Request
Please give the data below again in full, exactly as it stands.

Collected data

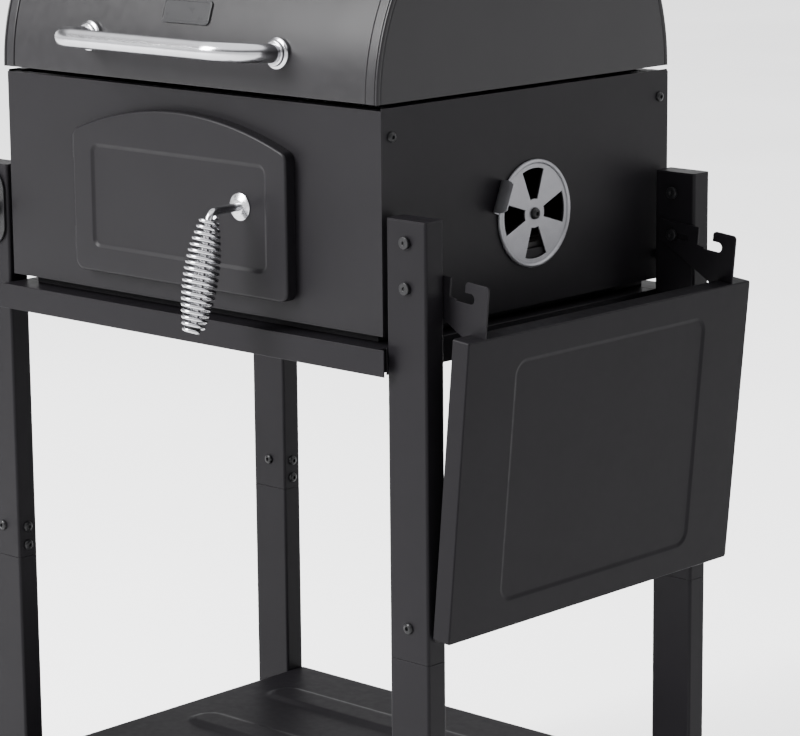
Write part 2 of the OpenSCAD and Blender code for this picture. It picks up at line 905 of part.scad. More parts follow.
module nut() {
    rotate([-90, 0, 0]) difference() {
        cylinder(r = 5.8, h = nut_h, $fn = 6);
        translate([0, 0, -1]) cylinder(r = bolt_r, h = nut_h + 2);
    }
}

module table_nuts() {
    color("#8c8c90") place() for (z = [-pivot_drop, -pivot_drop + bolt_rise]) {
        for (y = [legs_front + leg_d + stack, legs_back + touch]) translate([leg_x, y, z]) nut();
        translate([-leg_x, legs_front + leg_d + touch, z]) nut();
    }
}

// Rubber buttons on the legs that the hanging table leans on
module table_bumpers() {
    reach = 4;
    drop = 494;
    color("#161617") place() for (y = [front_leg_y, rear_leg_y])
        translate([leg_out_x, y, -drop]) rotate([0, 90, 0]) cylinder(r = 6, h = reach);
}

module bottle_opener() {
    color("#29292b") place() translate([-leg_x, legs_front, -144]) difference() {
        union() {
            xz_plate(-opener_t + touch, opener_t - touch) rotate(90) slot2d(36, 22);
            difference() {
                translate([0, -opener_t + touch, 4]) rotate([90, 0, 0]) cylinder(r = 15, h = 12);
                translate([0, 1, 4]) rotate([90, 0, 0]) cylinder(r = 12, h = 30);
                box([-30, -30, 6], [30, 1, 40]);
            }
        }
        for (z = [-pivot_drop + 144, -pivot_drop + bolt_rise + 144]) translate([0, 0, z])
            rotate([90, 0, 0]) cylinder(r = bolt_r, h = 10, center = true);
    }
}

firebox_front_panel();
firebox_rear_panel();
firebox_side_right();
firebox_side_left();
firebox_floor();
firebox_screws();
grate_ledges();
cooking_grate_right();
cooking_grate_left();
charcoal_grate();
ash_tray();
door_hinge_brackets();
door_hinge_pins();
door_panel();
door_washer();
door_handle_rod();
door_handle_grip();
door_latch_cam();
vent_disc_right();
vent_disc_left();
vent_screws();
lid_shell();
lid_end_right();
lid_end_left();
lid_handle();
lid_rosettes();
lid_badge();
lid_hinge_leaves();
body_hinge_leaves();
lid_hinge_pins();
upper_leg_front_right();
upper_leg_front_left();
upper_leg_rear_right();
upper_leg_rear_left();
lower_leg_front_right();
lower_leg_front_left();
lower_leg_rear_right();
lower_leg_rear_left();
leg_caps();
foot_caps();
leg_screws();
front_rail();
rear_rail();
side_rail_right();
side_rail_left();
bottom_shelf();
axle();
axle_caps();
wheel_front();
tyre_front();
wheel_rear();
tyre_rear();
table_right();
table_right_brackets();
table_bolts();
table_nuts();
table_bumpers();
bottle_opener();
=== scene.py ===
import math
from itertools import product

import bmesh
import bpy
from bpy.props import FloatProperty, FloatVectorProperty, IntProperty, PointerProperty
from mathutils import Matrix, Vector


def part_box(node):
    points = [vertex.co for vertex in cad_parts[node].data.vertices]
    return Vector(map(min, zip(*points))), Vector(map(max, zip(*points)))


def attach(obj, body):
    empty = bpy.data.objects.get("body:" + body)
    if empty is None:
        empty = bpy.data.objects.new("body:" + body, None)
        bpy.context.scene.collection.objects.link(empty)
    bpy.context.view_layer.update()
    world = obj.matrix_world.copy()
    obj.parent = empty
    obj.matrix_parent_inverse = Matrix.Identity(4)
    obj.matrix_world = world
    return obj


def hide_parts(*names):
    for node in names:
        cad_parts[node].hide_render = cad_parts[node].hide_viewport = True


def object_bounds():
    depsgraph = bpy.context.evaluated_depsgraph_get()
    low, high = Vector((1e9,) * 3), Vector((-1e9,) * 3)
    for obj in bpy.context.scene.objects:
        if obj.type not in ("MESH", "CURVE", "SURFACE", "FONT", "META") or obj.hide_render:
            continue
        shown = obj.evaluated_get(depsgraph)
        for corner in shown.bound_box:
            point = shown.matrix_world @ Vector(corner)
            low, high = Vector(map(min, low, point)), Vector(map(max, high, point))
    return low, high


bl_info = {
    "name": "Charcoal grill cart",
    "version": (1, 0, 0),
    "blender": (4, 5, 0),
    "location": "View3D > Sidebar > Grill cart",
    "description": "Dresses the packed grill cart with finished pieces and materials",
    "category": "Object",
}

MM = 0.001
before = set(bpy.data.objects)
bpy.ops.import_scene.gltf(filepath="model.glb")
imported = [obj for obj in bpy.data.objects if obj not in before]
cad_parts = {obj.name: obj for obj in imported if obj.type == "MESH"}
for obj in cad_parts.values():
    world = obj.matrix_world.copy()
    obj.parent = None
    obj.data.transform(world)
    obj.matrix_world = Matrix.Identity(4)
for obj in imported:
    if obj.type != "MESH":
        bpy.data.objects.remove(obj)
CAD_BOX = [list(corner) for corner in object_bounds()]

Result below
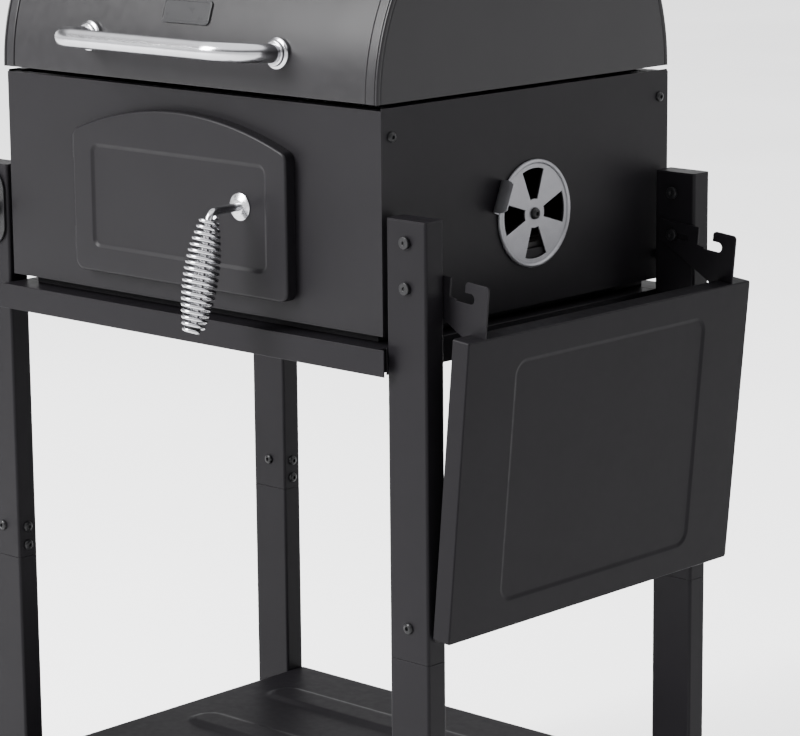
Write part 2 of the OpenSCAD and Blender code for this picture. It picks up at line 905 of part.scad. More parts follow.
module nut() {
    rotate([-90, 0, 0]) difference() {
        cylinder(r = 5.8, h = nut_h, $fn = 6);
        translate([0, 0, -1]) cylinder(r = bolt_r, h = nut_h + 2);
    }
}

module table_nuts() {
    color("#8c8c90") place() for (z = [-pivot_drop, -pivot_drop + bolt_rise]) {
        for (y = [legs_front + leg_d + stack, legs_back + touch]) translate([leg_x, y, z]) nut();
        translate([-leg_x, legs_front + leg_d + touch, z]) nut();
    }
}

// Rubber buttons on the legs that the hanging table leans on
module table_bumpers() {
    reach = 4;
    drop = 494;
    color("#161617") place() for (y = [front_leg_y, rear_leg_y])
        translate([leg_out_x, y, -drop]) rotate([0, 90, 0]) cylinder(r = 6, h = reach);
}

module bottle_opener() {
    color("#29292b") place() translate([-leg_x, legs_front, -144]) difference() {
        union() {
            xz_plate(-opener_t + touch, opener_t - touch) rotate(90) slot2d(36, 22);
            difference() {
                translate([0, -opener_t + touch, 4]) rotate([90, 0, 0]) cylinder(r = 15, h = 12);
                translate([0, 1, 4]) rotate([90, 0, 0]) cylinder(r = 12, h = 30);
                box([-30, -30, 6], [30, 1, 40]);
            }
        }
        for (z = [-pivot_drop + 144, -pivot_drop + bolt_rise + 144]) translate([0, 0, z])
            rotate([90, 0, 0]) cylinder(r = bolt_r, h = 10, center = true);
    }
}

firebox_front_panel();
firebox_rear_panel();
firebox_side_right();
firebox_side_left();
firebox_floor();
firebox_screws();
grate_ledges();
cooking_grate_right();
cooking_grate_left();
charcoal_grate();
ash_tray();
door_hinge_brackets();
door_hinge_pins();
door_panel();
door_washer();
door_handle_rod();
door_handle_grip();
door_latch_cam();
vent_disc_right();
vent_disc_left();
vent_screws();
lid_shell();
lid_end_right();
lid_end_left();
lid_handle();
lid_rosettes();
lid_badge();
lid_hinge_leaves();
body_hinge_leaves();
lid_hinge_pins();
upper_leg_front_right();
upper_leg_front_left();
upper_leg_rear_right();
upper_leg_rear_left();
lower_leg_front_right();
lower_leg_front_left();
lower_leg_rear_right();
lower_leg_rear_left();
leg_caps();
foot_caps();
leg_screws();
front_rail();
rear_rail();
side_rail_right();
side_rail_left();
bottom_shelf();
axle();
axle_caps();
wheel_front();
tyre_front();
wheel_rear();
tyre_rear();
table_right();
table_right_brackets();
table_bolts();
table_nuts();
table_bumpers();
bottle_opener();
=== scene.py ===
import math
from itertools import product

import bmesh
import bpy
from bpy.props import FloatProperty, FloatVectorProperty, IntProperty, PointerProperty
from mathutils import Matrix, Vector


def part_box(node):
    points = [vertex.co for vertex in cad_parts[node].data.vertices]
    return Vector(map(min, zip(*points))), Vector(map(max, zip(*points)))


def attach(obj, body):
    empty = bpy.data.objects.get("body:" + body)
    if empty is None:
        empty = bpy.data.objects.new("body:" + body, None)
        bpy.context.scene.collection.objects.link(empty)
    bpy.context.view_layer.update()
    world = obj.matrix_world.copy()
    obj.parent = empty
    obj.matrix_parent_inverse = Matrix.Identity(4)
    obj.matrix_world = world
    return obj


def hide_parts(*names):
    for node in names:
        cad_parts[node].hide_render = cad_parts[node].hide_viewport = True


def object_bounds():
    depsgraph = bpy.context.evaluated_depsgraph_get()
    low, high = Vector((1e9,) * 3), Vector((-1e9,) * 3)
    for obj in bpy.context.scene.objects:
        if obj.type not in ("MESH", "CURVE", "SURFACE", "FONT", "META") or obj.hide_render:
            continue
        shown = obj.evaluated_get(depsgraph)
        for corner in shown.bound_box:
            point = shown.matrix_world @ Vector(corner)
            low, high = Vector(map(min, low, point)), Vector(map(max, high, point))
    return low, high


bl_info = {
    "name": "Charcoal grill cart",
    "version": (1, 0, 0),
    "blender": (4, 5, 0),
    "location": "View3D > Sidebar > Grill cart",
    "description": "Dresses the packed grill cart with finished pieces and materials",
    "category": "Object",
}

MM = 0.001
before = set(bpy.data.objects)
bpy.ops.import_scene.gltf(filepath="model.glb")
imported = [obj for obj in bpy.data.objects if obj not in before]
cad_parts = {obj.name: obj for obj in imported if obj.type == "MESH"}
for obj in cad_parts.values():
    world = obj.matrix_world.copy()
    obj.parent = None
    obj.data.transform(world)
    obj.matrix_world = Matrix.Identity(4)
for obj in imported:
    if obj.type != "MESH":
        bpy.data.objects.remove(obj)
CAD_BOX = [list(corner) for corner in object_bounds()]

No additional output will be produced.